Türkischroter Leitfaden
Während eine temporäre Installation nur flüchtig zu geniessen ist, hat Stéphanie Baechler gemeinsam mit Grafiker Rudy Guedj ein ästhetisch-modernes Kunstbuch erarbeitet, auf dessen 400 Seiten der gesamte Entwicklungsprozess des Projektes, die Produktion der Installation, persönliche Tagebucheinträge und Recherche-Ergebnisse festgehalten sind. Forget Me Not / Vergissmeinnicht ist der Titel des Buchs. Verspielt, vertieft, verblüffend. Ein edles Kunstwerk für sich, das viele Elemente untereinander verwebt, aber immer mit einem roten Faden.

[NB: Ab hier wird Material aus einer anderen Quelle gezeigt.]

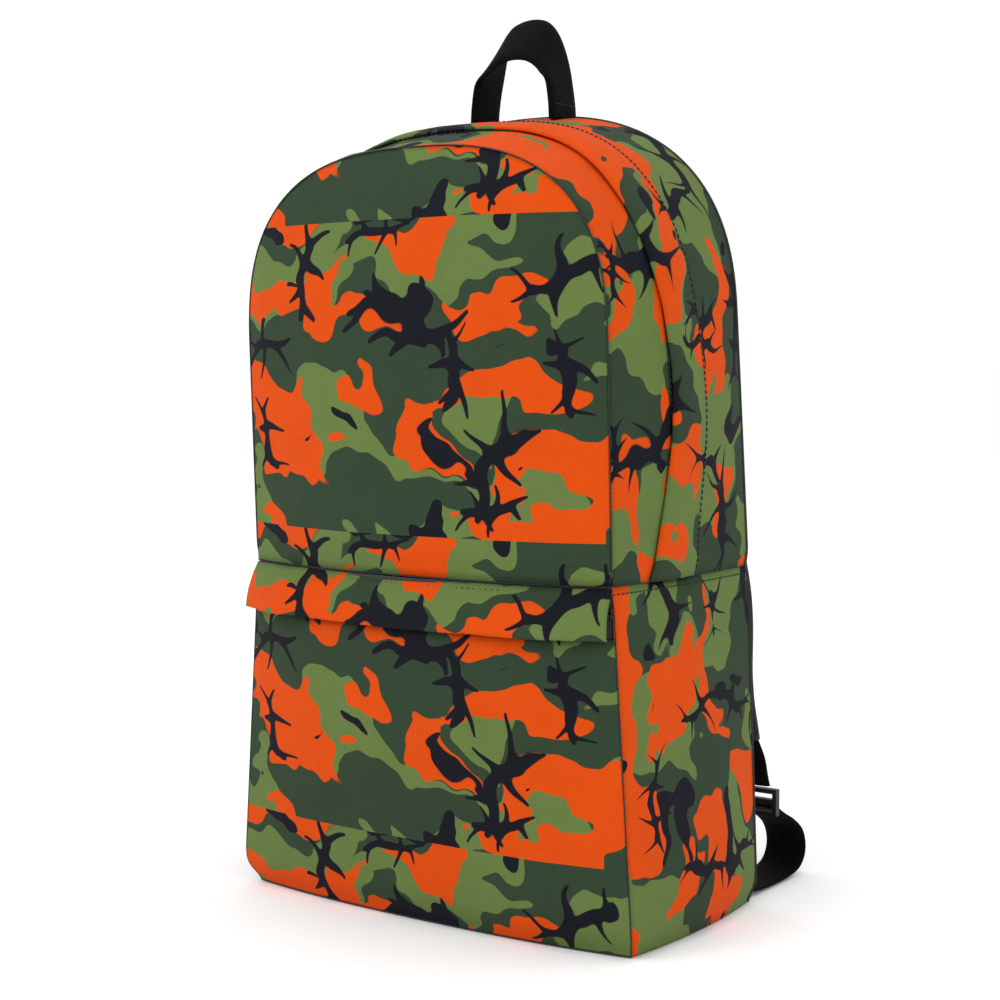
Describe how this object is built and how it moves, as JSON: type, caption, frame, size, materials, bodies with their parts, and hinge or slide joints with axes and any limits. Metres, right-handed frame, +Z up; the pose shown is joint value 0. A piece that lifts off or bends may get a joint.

Die türkischroten Einträge der Künstlerin sind eine Referenz an die im 18. und 19. Jahrhundert leuchtend rot gefärbte Baumwolle. Eine zusätzlich riesige Leistung, die in Zusammenarbeit mit der Kunst Halle Sankt Gallen, dem Textilmuseum St.Gallen und TaDA realisiert wurde. «Ich habe noch nie so etwas Grosses gemacht», meinte Stéphanie Baechler, die nebst ihrer Installation und der Publikation am 31. August auch noch einen Konferenz-Tag zur «Poesie des Trocknens» kuratiert.
«Ah, so isch es gsi!»
«Hier soll nichts totgeschwiegen werden.» Das soll eine der vielen bleibenden Botschaften des Gesamtprojektes bei den Besuchenden sein, verrät die Künstlerin mit einem Schmunzeln. Denn die textile Zeitreise eröffnet nicht nur vielfältige Dialoge über die (Re-)Interpretationen von Vergangenheit und Gegenwart der Stickerei, sondern entführt auch in die Welt der Mythologie oder in unterschiedlichste Geschichten wie beispielsweise die von Anna Göldi oder von Otfried Preusslers Kleine Hexe. Bevor der ansonsten nur selten für die Öffentlichkeit zugängliche Tröckneturm seine Türen wieder schliesst, finden an der Museumsnacht am 7. September mehrere Führungen statt, an dem die sehenswerte Installation nochmals mit allen Sinnen erlebbar wird.
Und was geschieht mit den XXL-forget-me-not-Lochkarten nach der Museumsnacht? Stéphanie Baechler will einige davon behalten, andere recyclen. Denn eines ist sicher: Vergessen werden sie diesmal nicht mehr.